Electron microscopy of decorated crystals for the determination of crystallographic rotation and translation parameters in large protein complexes.

The lumazine synthase/riboflavin synthase complex of Bacillus subtilis consists of an icosahedral capsid of 60 beta subunits enclosing a core of 3 alpha subunits. The preparation of reconstituted hollow capsids consisting of 60 beta subunits and their crystallization in a hexagonal (space group P6(3)22) and in a monoclinic (space group C2) modification have been described. The rotational and translational parameters of the protein molecules in both crystal forms were studied by electron microscopy of freeze-etch replicas and by Patterson correlation techniques.

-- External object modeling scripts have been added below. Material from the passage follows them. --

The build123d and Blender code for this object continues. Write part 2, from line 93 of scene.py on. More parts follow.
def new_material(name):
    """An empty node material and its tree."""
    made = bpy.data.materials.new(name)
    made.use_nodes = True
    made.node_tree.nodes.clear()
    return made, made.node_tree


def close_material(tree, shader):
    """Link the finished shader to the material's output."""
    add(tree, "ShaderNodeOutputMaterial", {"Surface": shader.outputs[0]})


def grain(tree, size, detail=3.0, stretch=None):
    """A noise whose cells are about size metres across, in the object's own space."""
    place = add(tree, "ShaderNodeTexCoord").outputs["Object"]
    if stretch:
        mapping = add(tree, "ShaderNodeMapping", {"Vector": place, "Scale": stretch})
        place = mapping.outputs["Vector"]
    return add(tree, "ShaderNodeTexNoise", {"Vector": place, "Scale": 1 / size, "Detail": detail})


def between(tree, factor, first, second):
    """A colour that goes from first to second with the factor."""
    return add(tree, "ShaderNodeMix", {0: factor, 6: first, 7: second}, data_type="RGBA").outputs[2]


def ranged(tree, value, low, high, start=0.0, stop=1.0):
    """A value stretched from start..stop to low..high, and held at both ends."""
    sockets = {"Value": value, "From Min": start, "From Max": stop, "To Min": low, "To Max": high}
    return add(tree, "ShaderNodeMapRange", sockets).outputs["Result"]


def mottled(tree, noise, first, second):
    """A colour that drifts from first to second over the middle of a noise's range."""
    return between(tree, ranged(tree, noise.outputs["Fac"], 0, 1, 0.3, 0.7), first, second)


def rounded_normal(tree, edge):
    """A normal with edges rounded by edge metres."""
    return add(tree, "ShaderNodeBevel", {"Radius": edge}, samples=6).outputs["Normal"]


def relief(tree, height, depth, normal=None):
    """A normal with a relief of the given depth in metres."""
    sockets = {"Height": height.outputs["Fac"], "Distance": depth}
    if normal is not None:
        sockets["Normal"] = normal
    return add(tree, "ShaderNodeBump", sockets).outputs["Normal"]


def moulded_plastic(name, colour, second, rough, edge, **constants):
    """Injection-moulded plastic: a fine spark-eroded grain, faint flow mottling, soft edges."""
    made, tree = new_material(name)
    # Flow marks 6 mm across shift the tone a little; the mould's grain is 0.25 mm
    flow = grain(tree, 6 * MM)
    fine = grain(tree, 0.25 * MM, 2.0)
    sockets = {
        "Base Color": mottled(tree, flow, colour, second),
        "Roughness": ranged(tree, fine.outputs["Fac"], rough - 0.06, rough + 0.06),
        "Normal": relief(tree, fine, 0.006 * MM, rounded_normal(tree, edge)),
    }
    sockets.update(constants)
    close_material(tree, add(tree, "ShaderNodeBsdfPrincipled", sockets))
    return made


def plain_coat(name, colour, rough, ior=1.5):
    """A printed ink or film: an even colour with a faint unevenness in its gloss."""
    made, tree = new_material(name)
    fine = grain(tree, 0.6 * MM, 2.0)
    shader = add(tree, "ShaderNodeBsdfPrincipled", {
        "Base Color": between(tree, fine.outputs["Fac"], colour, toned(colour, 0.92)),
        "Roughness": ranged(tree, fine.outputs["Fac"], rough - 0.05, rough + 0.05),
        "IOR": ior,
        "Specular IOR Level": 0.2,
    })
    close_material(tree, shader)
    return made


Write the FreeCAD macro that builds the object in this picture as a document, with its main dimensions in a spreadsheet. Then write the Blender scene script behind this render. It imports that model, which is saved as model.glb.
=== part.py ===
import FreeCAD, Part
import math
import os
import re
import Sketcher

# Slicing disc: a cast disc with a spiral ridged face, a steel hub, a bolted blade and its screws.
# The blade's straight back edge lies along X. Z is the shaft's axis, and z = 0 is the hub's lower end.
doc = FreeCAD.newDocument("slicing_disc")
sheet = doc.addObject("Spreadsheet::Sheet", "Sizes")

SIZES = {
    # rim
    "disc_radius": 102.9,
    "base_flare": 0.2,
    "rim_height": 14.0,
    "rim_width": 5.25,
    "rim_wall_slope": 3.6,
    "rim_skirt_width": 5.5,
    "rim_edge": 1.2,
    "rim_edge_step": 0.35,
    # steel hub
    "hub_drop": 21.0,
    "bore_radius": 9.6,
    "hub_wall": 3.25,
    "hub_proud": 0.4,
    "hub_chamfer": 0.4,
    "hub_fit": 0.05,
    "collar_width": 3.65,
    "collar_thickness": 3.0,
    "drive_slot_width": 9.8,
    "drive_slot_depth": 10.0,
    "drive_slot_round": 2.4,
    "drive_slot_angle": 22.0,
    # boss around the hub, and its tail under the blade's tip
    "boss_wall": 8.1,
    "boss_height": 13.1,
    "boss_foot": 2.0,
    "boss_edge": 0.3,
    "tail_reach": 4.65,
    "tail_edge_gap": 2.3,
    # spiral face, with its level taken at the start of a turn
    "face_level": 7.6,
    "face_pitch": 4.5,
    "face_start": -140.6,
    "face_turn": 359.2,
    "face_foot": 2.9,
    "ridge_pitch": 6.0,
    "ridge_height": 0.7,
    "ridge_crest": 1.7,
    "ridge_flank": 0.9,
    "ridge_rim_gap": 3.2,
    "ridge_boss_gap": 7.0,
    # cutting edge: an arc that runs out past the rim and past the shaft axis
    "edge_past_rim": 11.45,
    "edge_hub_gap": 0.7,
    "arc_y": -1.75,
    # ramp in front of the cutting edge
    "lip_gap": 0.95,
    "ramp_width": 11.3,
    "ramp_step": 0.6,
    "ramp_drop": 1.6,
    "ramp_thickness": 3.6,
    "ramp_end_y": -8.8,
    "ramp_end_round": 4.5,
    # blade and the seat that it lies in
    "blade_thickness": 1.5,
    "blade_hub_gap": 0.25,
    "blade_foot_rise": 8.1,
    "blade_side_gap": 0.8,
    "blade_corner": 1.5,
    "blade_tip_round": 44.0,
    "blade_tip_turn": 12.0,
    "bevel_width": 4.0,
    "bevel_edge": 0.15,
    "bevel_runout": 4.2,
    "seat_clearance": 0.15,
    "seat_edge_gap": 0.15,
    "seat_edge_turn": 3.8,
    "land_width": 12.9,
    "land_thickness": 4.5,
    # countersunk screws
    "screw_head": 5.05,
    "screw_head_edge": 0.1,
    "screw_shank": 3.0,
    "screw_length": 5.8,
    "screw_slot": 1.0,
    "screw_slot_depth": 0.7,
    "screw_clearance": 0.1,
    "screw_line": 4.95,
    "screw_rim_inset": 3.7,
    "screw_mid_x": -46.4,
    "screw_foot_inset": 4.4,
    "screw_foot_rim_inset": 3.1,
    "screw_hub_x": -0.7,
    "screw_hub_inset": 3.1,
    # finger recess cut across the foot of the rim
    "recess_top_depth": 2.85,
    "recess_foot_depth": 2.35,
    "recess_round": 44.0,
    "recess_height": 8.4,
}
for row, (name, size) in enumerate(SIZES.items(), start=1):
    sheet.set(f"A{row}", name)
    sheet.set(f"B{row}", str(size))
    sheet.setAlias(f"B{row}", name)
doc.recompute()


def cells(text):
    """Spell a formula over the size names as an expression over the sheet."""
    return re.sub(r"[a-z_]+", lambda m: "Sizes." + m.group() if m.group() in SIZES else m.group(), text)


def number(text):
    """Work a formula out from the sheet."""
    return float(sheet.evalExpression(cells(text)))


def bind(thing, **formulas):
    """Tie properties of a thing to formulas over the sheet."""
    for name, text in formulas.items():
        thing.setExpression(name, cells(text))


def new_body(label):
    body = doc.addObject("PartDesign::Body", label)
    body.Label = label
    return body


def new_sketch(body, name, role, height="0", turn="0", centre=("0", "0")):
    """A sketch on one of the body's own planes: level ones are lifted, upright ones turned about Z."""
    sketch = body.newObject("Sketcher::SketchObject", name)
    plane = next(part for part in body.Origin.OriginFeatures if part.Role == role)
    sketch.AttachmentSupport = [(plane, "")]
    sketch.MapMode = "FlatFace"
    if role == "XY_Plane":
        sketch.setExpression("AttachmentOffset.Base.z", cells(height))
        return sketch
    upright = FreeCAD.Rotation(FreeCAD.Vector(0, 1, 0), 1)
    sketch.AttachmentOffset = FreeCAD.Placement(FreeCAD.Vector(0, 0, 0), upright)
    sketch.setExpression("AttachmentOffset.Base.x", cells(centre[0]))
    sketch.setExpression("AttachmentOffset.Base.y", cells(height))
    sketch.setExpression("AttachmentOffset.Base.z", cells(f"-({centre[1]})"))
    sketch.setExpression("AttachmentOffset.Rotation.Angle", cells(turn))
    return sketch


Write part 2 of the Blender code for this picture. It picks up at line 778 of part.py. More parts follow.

Decoration with silver and image processing provided images with the positions of the 3-fold and 5-fold molecular axes being labelled by metal clusters. This allowed the unequivocal determination of the orientation and translational position of the protein molecules with respect to the crystallographic axes in the hexagonal modification. From inspection of the decoration images it was immediately obvious that the hexagonal crystal forms of alpha 3 beta 60 and of beta 60 are isomorphous. In the monoclinic crystals, a local icosahedral 2-fold coincides with the crystallographic 2-fold axis. The exact solution of the particle orientation was determined by interpretation of Patterson self-rotation functions for the icosahedral symmetry axes. Rotational and translational parameters for the monoclinic modification are given. A rational procedure for the efficient application of freeze-etching techniques in order to elucidate the packing in crystals of large proteins is described.